LIVE – Israel-Hamas: fierce fighting around Khan Younes in Gaza


The Israeli army fought fierce battles against Palestinian Hamas on Monday in Khan Younes, in the south of the Gaza Strip, as international pressure mounts on Israel to prepare an outcome to the war including the creation of a Palestinian state . Israel must accept a two-state solution to guarantee its security, EU foreign ministers, including Germany’s Annalena Baerbock, stressed on Monday before meeting separately in Brussels with their Israeli and Palestinian counterparts.

The main information:

  • The Israeli army is engaged in fierce fighting in Khan Younes, in the south of the Gaza Strip.
  • For the EU, Israel must accept a two-state solution to guarantee its security
  • The French Minister of the Armed Forces, Sébastien Lecornu met with his Israeli counterpart, before meeting Benjamin Netanyahu in Tel Aviv

“120 people” killed in the last 24 hours in Khan Younes, according to Hamas

On the ground in the morning, witnesses told AFP of heavy artillery fire, advances of Israeli tanks and violent clashes, near al-Aqsa University and Nasser Hospital in Khan Younes. According to Hamas, which accused the Israeli army of having targeted five structures housing 30,000 displaced people, “120 people” were killed in the area “during the last 24 hours”. The Israeli army announced that it had taken control of Hamas command posts in Khan Younes.

The conflict in brief

Entering its 108th day, the war was triggered by the unprecedented attack launched by the Palestinian Islamist movement on October 7 on Israeli soil, which resulted in the death of more than 1,140 people, mostly civilians, according to a count. from AFP based on official Israeli data. Some 250 people were kidnapped and taken to Gaza, including around a hundred released at the end of November in exchange for Palestinian prisoners. According to the same count, 132 hostages are still in the territory, of whom 28 are believed to have died.

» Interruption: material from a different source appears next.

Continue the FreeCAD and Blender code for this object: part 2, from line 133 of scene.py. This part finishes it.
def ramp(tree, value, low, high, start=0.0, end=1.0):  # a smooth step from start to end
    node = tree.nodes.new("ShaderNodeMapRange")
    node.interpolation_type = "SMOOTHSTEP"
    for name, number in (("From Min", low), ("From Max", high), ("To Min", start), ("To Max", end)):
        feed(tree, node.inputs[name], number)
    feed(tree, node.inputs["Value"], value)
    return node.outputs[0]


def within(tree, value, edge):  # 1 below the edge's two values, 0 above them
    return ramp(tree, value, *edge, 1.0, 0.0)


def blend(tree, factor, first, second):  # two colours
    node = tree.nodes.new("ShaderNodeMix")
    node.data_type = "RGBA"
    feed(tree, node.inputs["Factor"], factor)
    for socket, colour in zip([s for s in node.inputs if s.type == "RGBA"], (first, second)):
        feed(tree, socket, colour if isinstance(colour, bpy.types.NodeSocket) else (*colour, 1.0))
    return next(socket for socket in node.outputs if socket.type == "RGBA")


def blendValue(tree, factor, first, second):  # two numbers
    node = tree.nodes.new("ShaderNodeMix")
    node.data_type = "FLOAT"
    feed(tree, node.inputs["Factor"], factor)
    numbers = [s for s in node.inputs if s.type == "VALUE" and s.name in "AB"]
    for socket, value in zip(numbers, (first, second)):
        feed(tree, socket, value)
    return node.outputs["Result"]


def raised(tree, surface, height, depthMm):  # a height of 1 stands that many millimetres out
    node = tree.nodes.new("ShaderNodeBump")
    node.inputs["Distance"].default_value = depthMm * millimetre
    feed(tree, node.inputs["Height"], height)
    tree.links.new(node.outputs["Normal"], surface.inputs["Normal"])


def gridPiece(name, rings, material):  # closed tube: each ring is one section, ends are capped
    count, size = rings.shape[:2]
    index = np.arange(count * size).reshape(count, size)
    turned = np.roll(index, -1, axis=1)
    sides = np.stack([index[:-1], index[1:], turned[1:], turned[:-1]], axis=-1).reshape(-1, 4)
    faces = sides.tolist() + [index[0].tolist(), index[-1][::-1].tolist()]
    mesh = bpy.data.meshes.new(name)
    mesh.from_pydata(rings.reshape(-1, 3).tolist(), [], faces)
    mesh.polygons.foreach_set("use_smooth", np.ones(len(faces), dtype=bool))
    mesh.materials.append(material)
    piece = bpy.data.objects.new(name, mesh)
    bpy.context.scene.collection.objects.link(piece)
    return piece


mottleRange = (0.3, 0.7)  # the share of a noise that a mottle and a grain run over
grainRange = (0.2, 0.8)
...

Israel has sworn to “annihilate” Hamas, which took power in the Gaza Strip in 2007. Its military operations there left 25,295 dead, the vast majority women, children and adolescents, according to a new report from Hamas.

In the courtyard of the Nasser hospital in Khan Younes, where Hamas officials are hiding, according to Israel, Gazans buried 40 bodies in a mass grave on Monday, according to AFPTV. “They dropped gas bombs on us, causing many people to suffocate,” describes Saadia Abou Taima. She drove her choking granddaughter to the hospital that night, but doctors couldn’t save her, she said.

Families flee the town of Khan Younes

At the end of the morning, the road to Rafah, further south, was stormed by families fleeing the city by all means, their belongings piled up in a hurry. Delivering its “version of the facts” on October 7 in an unprecedented communication operation, Hamas, classified as a terrorist organization by Israel, the United States and the European Union, recognized on Sunday “errors” having caused the deaths of civilians, and demanded “an immediate end to Israeli aggression” in Gaza.

According to Wall Street Journal, American intelligence estimates that so far, Israel has killed “around 20% to 30%” of the fighters of this movement, far from its objective. According to this daily, the United States, Qatar and Egypt, already mediators of a truce in November, are trying to negotiate the release of the hostages in exchange for an Israeli withdrawal from Gaza.

Relatives of the hostages, mobilized for their return, interrupted a meeting in the Israeli Parliament on Monday. During the night, families and supporters demonstrated near the official residence of the Israeli Prime Minister to demand an agreement on their release, as protests against the government intensify in Israel.

Lecornu spoke with his Israeli counterpart

But Benjamin Netanyahu “categorically” rejected Hamas’ “conditions” on Sunday, and remains deaf to the growing international calls for a humanitarian truce and a two-state settlement for the post-war period. “What are the other solutions,” the head of European diplomacy, Josep Borrell, asked in Brussels, “make all the Palestinians leave? Kill them?”

In Tel Aviv, the French Minister of the Armed Forces, Sébastien Lecornu, spoke with his Israeli counterpart, Yoav Gallant, before a meeting with Benjamin Netanyahu. “A war in the north will be a challenge for Israel, but devastating for Hezbollah and Lebanon,” assured the Israeli Defense Minister during the interview. In the besieged Gaza Strip, where at least 1.7 of the 2.4 million inhabitants have had to flee their homes, many massing in the south, the humanitarian and health situation is catastrophic according to the UN.

The conflict is also exacerbating tensions between Israel and Hamas allies united by Iran within an “axis of resistance”, notably the Lebanese Hezbollah and the Yemeni Houthi rebels. On the Israeli-Lebanese border, where the Lebanese Islamist movement opened a second front against Israel, Israeli strikes hit several villages on Monday, according to the Lebanese National News Agency (NNA). Hezbollah claimed to have targeted Israeli troops during the night, preparing, according to it, an “assault on Lebanese territory”.